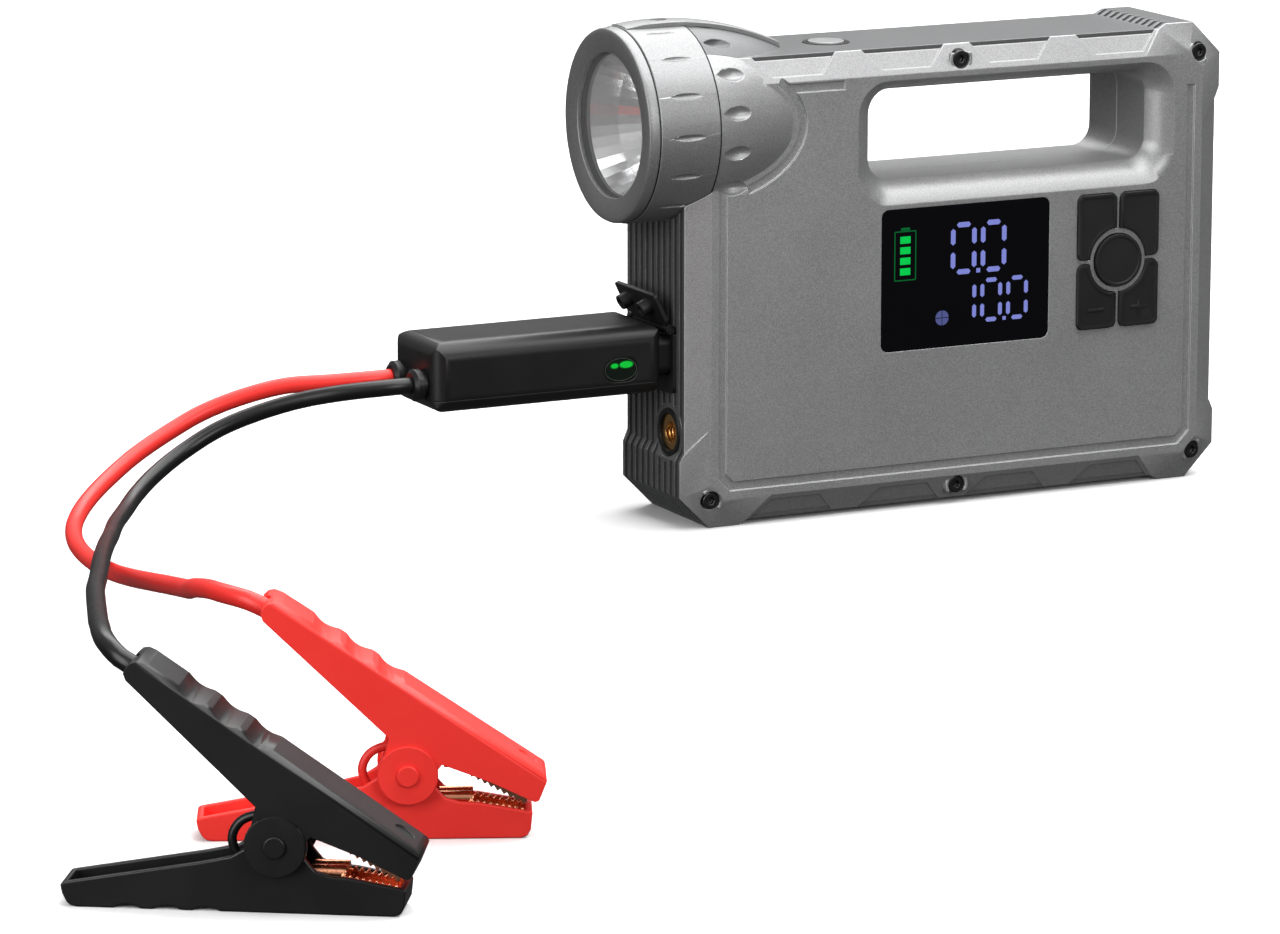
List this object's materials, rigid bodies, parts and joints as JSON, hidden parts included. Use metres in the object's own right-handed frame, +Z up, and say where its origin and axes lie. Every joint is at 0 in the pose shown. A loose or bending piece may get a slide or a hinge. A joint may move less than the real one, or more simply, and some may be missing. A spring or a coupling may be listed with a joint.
{
  "type": "jump starter pack",
  "caption": "Upright battery pack with a carrying handle, end work lamp, display, push buttons, air outlet and a plug-in lead box with two spring clamps.",
  "frame": {"origin": "middle of the pack's footprint on the surface it stands on, measured without the leads", "axes": "+Z up; -Y is the front face with the display; -X is the end with the lamp, the air outlet and the jump socket"},
  "size_m": [0.6207, 0.4864, 0.1904],
  "materials": {
    "case_grey": "satin metallic paint over moulded plastic",
    "band_grey": "satin metallic paint, darker, over moulded ribs",
    "trim_grey": "satin metallic paint",
    "black_glass": "gloss, with lit figures behind it",
    "screen": "matt backing",
    "board": "coated board",
    "black_rubber": "fine matt",
    "black_plastic": "satin moulded",
    "black_steel": "black oxide",
    "cell_wrap": "shrink wrap",
    "holder": "moulded",
    "motor_steel": "drawn can",
    "cast_alloy": "die cast",
    "brass": "turned",
    "clear_lens": "clear",
    "chrome": "faceted mirror",
    "led_yellow": "lamp chip under a clear dome",
    "green_window": "tinted window, lit green",
    "red_plastic": "satin moulded",
    "red_rubber": "smooth silicone",
    "lead_rubber": "smooth silicone",
    "copper": "copper plated",
    "spring_steel": "wire"
  },
  "bodies": {
    "pack": {"front_shell": "case_grey", "side_band": "band_grey", "rear_shell": "case_grey", "display_window": "black_glass", "display_panel": "screen", "main_board": "board", "top_switch_ring": "black_plastic", "case_screws": "black_steel", "battery_cells": "cell_wrap", "cell_holder": "holder", "pump_motor": "motor_steel", "pump_cylinder": "cast_alloy", "air_tube": "black_rubber", "air_outlet": "brass", "air_outlet_rim": "black_plastic", "socket_frame": "black_plastic", "socket_contacts": "brass", "lamp_bezel": "trim_grey", "lamp_ring": "trim_grey", "lamp_lens": "clear_lens", "lamp_seal": "black_rubber", "lamp_reflector": "chrome", "lamp_led": "led_yellow", "lamp_tongue": "trim_grey", "tongue_screw": "black_steel"},
    "flap": {"socket_flap": "black_rubber"},
    "leads": {"box_top": "black_plastic", "box_base": "black_plastic", "box_board": "board", "box_plug": "black_plastic", "plug_pins": "brass", "status_window": "green_window", "lead_collars": "black_plastic", "red_lead": "red_rubber", "black_lead": "lead_rubber", "red_lower_lever": "red_plastic", "red_pin": "red_plastic", "red_spring": "spring_steel", "red_lower_jaw": "copper", "red_jumper": "red_rubber", "black_lower_lever": "black_plastic", "black_pin": "black_plastic", "black_spring": "spring_steel", "black_lower_jaw": "copper", "black_jumper": "lead_rubber"},
    "red_handle": {"red_upper_lever": "red_plastic", "red_upper_jaw": "copper"},
    "black_handle": {"black_upper_lever": "black_plastic", "black_upper_jaw": "copper"},
    "top_key": {"top_switch": "trim_grey"},
    "mode_key": {"mode_button": "black_rubber"},
    "air_key": {"air_button": "black_rubber"},
    "minus_key": {"minus_button": "black_rubber"},
    "plus_key": {"plus_button": "black_rubber"},
    "power_key": {"power_button": "black_rubber"}
  },
  "joints": [
    {"name": "mode_press", "type": "slide", "parent": "pack", "child": "mode_key", "axis": [0, 1, 0], "range_m": [0, 0.001], "stiffness_N_per_m": 900},
    {"name": "air_press", "type": "slide", "parent": "pack", "child": "air_key", "axis": [0, 1, 0], "range_m": [0, 0.001], "stiffness_N_per_m": 900},
    {"name": "minus_press", "type": "slide", "parent": "pack", "child": "minus_key", "axis": [0, 1, 0], "range_m": [0, 0.001], "stiffness_N_per_m": 900},
    {"name": "plus_press", "type": "slide", "parent": "pack", "child": "plus_key", "axis": [0, 1, 0], "range_m": [0, 0.001], "stiffness_N_per_m": 900},
    {"name": "power_press", "type": "slide", "parent": "pack", "child": "power_key", "axis": [0, 1, 0], "range_m": [0, 0.001], "stiffness_N_per_m": 900},
    {"name": "top_press", "type": "slide", "parent": "pack", "child": "top_key", "axis": [0, 0, -1], "range_m": [0, 0.0006], "stiffness_N_per_m": 900},
    {"name": "flap_swing", "type": "hinge", "parent": "pack", "child": "flap", "pos_m": [-0.10745, 0, 0.0756], "axis": [0, 1, 0], "range_deg": [-8, 12]},
    {"name": "plug_pull", "type": "slide", "parent": "pack", "child": "leads", "axis": [-1, 0, 0], "range_m": [0, 0.018]},
    {"name": "red_grip", "type": "hinge", "parent": "leads", "child": "red_handle", "pos_m": [-0.37056, -0.36182, 0.0208], "axis": [-0.4067, -0.9135, 0], "range_deg": [0, 28], "stiffness_Nm_per_rad": 1.2, "springref_deg": -20.05, "deforming": ["red_spring", "red_jumper", "red_lead"]},
    {"name": "black_grip", "type": "hinge", "parent": "leads", "child": "black_handle", "pos_m": [-0.4364, -0.41817, 0.0208], "axis": [-0.5446, -0.8387, 0], "range_deg": [0, 28], "stiffness_Nm_per_rad": 1.2, "springref_deg": -20.05, "deforming": ["black_spring", "black_jumper", "black_lead"]}
  ]
}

-- Task --
Copy out every line of the data above, exactly as given.

-- Right answer --
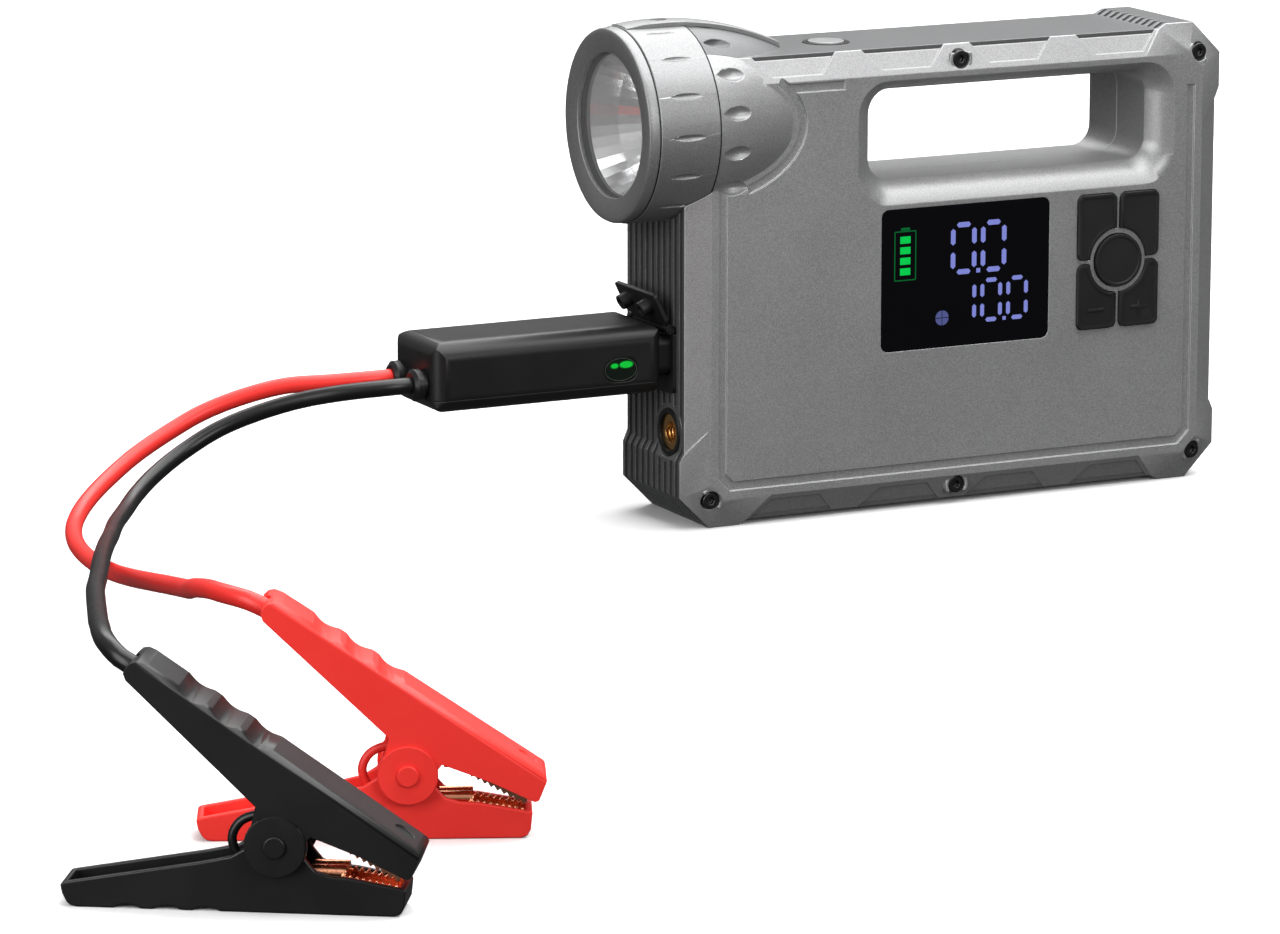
List this object's materials, rigid bodies, parts and joints as JSON, hidden parts included. Use metres in the object's own right-handed frame, +Z up, and say where its origin and axes lie. Every joint is at 0 in the pose shown. A loose or bending piece may get a slide or a hinge. A joint may move less than the real one, or more simply, and some may be missing. A spring or a coupling may be listed with a joint.
{
  "type": "jump starter pack",
  "caption": "Upright battery pack with a carrying handle, end work lamp, display, push buttons, air outlet and a plug-in lead box with two spring clamps.",
  "frame": {"origin": "middle of the pack's footprint on the surface it stands on, measured without the leads", "axes": "+Z up; -Y is the front face with the display; -X is the end with the lamp, the air outlet and the jump socket"},
  "size_m": [0.6207, 0.4864, 0.1904],
  "materials": {
    "case_grey": "satin metallic paint over moulded plastic",
    "band_grey": "satin metallic paint, darker, over moulded ribs",
    "trim_grey": "satin metallic paint",
    "black_glass": "gloss, with lit figures behind it",
    "screen": "matt backing",
    "board": "coated board",
    "black_rubber": "fine matt",
    "black_plastic": "satin moulded",
    "black_steel": "black oxide",
    "cell_wrap": "shrink wrap",
    "holder": "moulded",
    "motor_steel": "drawn can",
    "cast_alloy": "die cast",
    "brass": "turned",
    "clear_lens": "clear",
    "chrome": "faceted mirror",
    "led_yellow": "lamp chip under a clear dome",
    "green_window": "tinted window, lit green",
    "red_plastic": "satin moulded",
    "red_rubber": "smooth silicone",
    "lead_rubber": "smooth silicone",
    "copper": "copper plated",
    "spring_steel": "wire"
  },
  "bodies": {
    "pack": {"front_shell": "case_grey", "side_band": "band_grey", "rear_shell": "case_grey", "display_window": "black_glass", "display_panel": "screen", "main_board": "board", "top_switch_ring": "black_plastic", "case_screws": "black_steel", "battery_cells": "cell_wrap", "cell_holder": "holder", "pump_motor": "motor_steel", "pump_cylinder": "cast_alloy", "air_tube": "black_rubber", "air_outlet": "brass", "air_outlet_rim": "black_plastic", "socket_frame": "black_plastic", "socket_contacts": "brass", "lamp_bezel": "trim_grey", "lamp_ring": "trim_grey", "lamp_lens": "clear_lens", "lamp_seal": "black_rubber", "lamp_reflector": "chrome", "lamp_led": "led_yellow", "lamp_tongue": "trim_grey", "tongue_screw": "black_steel"},
    "flap": {"socket_flap": "black_rubber"},
    "leads": {"box_top": "black_plastic", "box_base": "black_plastic", "box_board": "board", "box_plug": "black_plastic", "plug_pins": "brass", "status_window": "green_window", "lead_collars": "black_plastic", "red_lead": "red_rubber", "black_lead": "lead_rubber", "red_lower_lever": "red_plastic", "red_pin": "red_plastic", "red_spring": "spring_steel", "red_lower_jaw": "copper", "red_jumper": "red_rubber", "black_lower_lever": "black_plastic", "black_pin": "black_plastic", "black_spring": "spring_steel", "black_lower_jaw": "copper", "black_jumper": "lead_rubber"},
    "red_handle": {"red_upper_lever": "red_plastic", "red_upper_jaw": "copper"},
    "black_handle": {"black_upper_lever": "black_plastic", "black_upper_jaw": "copper"},
    "top_key": {"top_switch": "trim_grey"},
    "mode_key": {"mode_button": "black_rubber"},
    "air_key": {"air_button": "black_rubber"},
    "minus_key": {"minus_button": "black_rubber"},
    "plus_key": {"plus_button": "black_rubber"},
    "power_key": {"power_button": "black_rubber"}
  },
  "joints": [
    {"name": "mode_press", "type": "slide", "parent": "pack", "child": "mode_key", "axis": [0, 1, 0], "range_m": [0, 0.001], "stiffness_N_per_m": 900},
    {"name": "air_press", "type": "slide", "parent": "pack", "child": "air_key", "axis": [0, 1, 0], "range_m": [0, 0.001], "stiffness_N_per_m": 900},
    {"name": "minus_press", "type": "slide", "parent": "pack", "child": "minus_key", "axis": [0, 1, 0], "range_m": [0, 0.001], "stiffness_N_per_m": 900},
    {"name": "plus_press", "type": "slide", "parent": "pack", "child": "plus_key", "axis": [0, 1, 0], "range_m": [0, 0.001], "stiffness_N_per_m": 900},
    {"name": "power_press", "type": "slide", "parent": "pack", "child": "power_key", "axis": [0, 1, 0], "range_m": [0, 0.001], "stiffness_N_per_m": 900},
    {"name": "top_press", "type": "slide", "parent": "pack", "child": "top_key", "axis": [0, 0, -1], "range_m": [0, 0.0006], "stiffness_N_per_m": 900},
    {"name": "flap_swing", "type": "hinge", "parent": "pack", "child": "flap", "pos_m": [-0.10745, 0, 0.0756], "axis": [0, 1, 0], "range_deg": [-8, 12]},
    {"name": "plug_pull", "type": "slide", "parent": "pack", "child": "leads", "axis": [-1, 0, 0], "range_m": [0, 0.018]},
    {"name": "red_grip", "type": "hinge", "parent": "leads", "child": "red_handle", "pos_m": [-0.37056, -0.36182, 0.0208], "axis": [-0.4067, -0.9135, 0], "range_deg": [0, 28], "stiffness_Nm_per_rad": 1.2, "springref_deg": -20.05, "deforming": ["red_spring", "red_jumper", "red_lead"]},
    {"name": "black_grip", "type": "hinge", "parent": "leads", "child": "black_handle", "pos_m": [-0.4364, -0.41817, 0.0208], "axis": [-0.5446, -0.8387, 0], "range_deg": [0, 28], "stiffness_Nm_per_rad": 1.2, "springref_deg": -20.05, "deforming": ["black_spring", "black_jumper", "black_lead"]}
  ]
}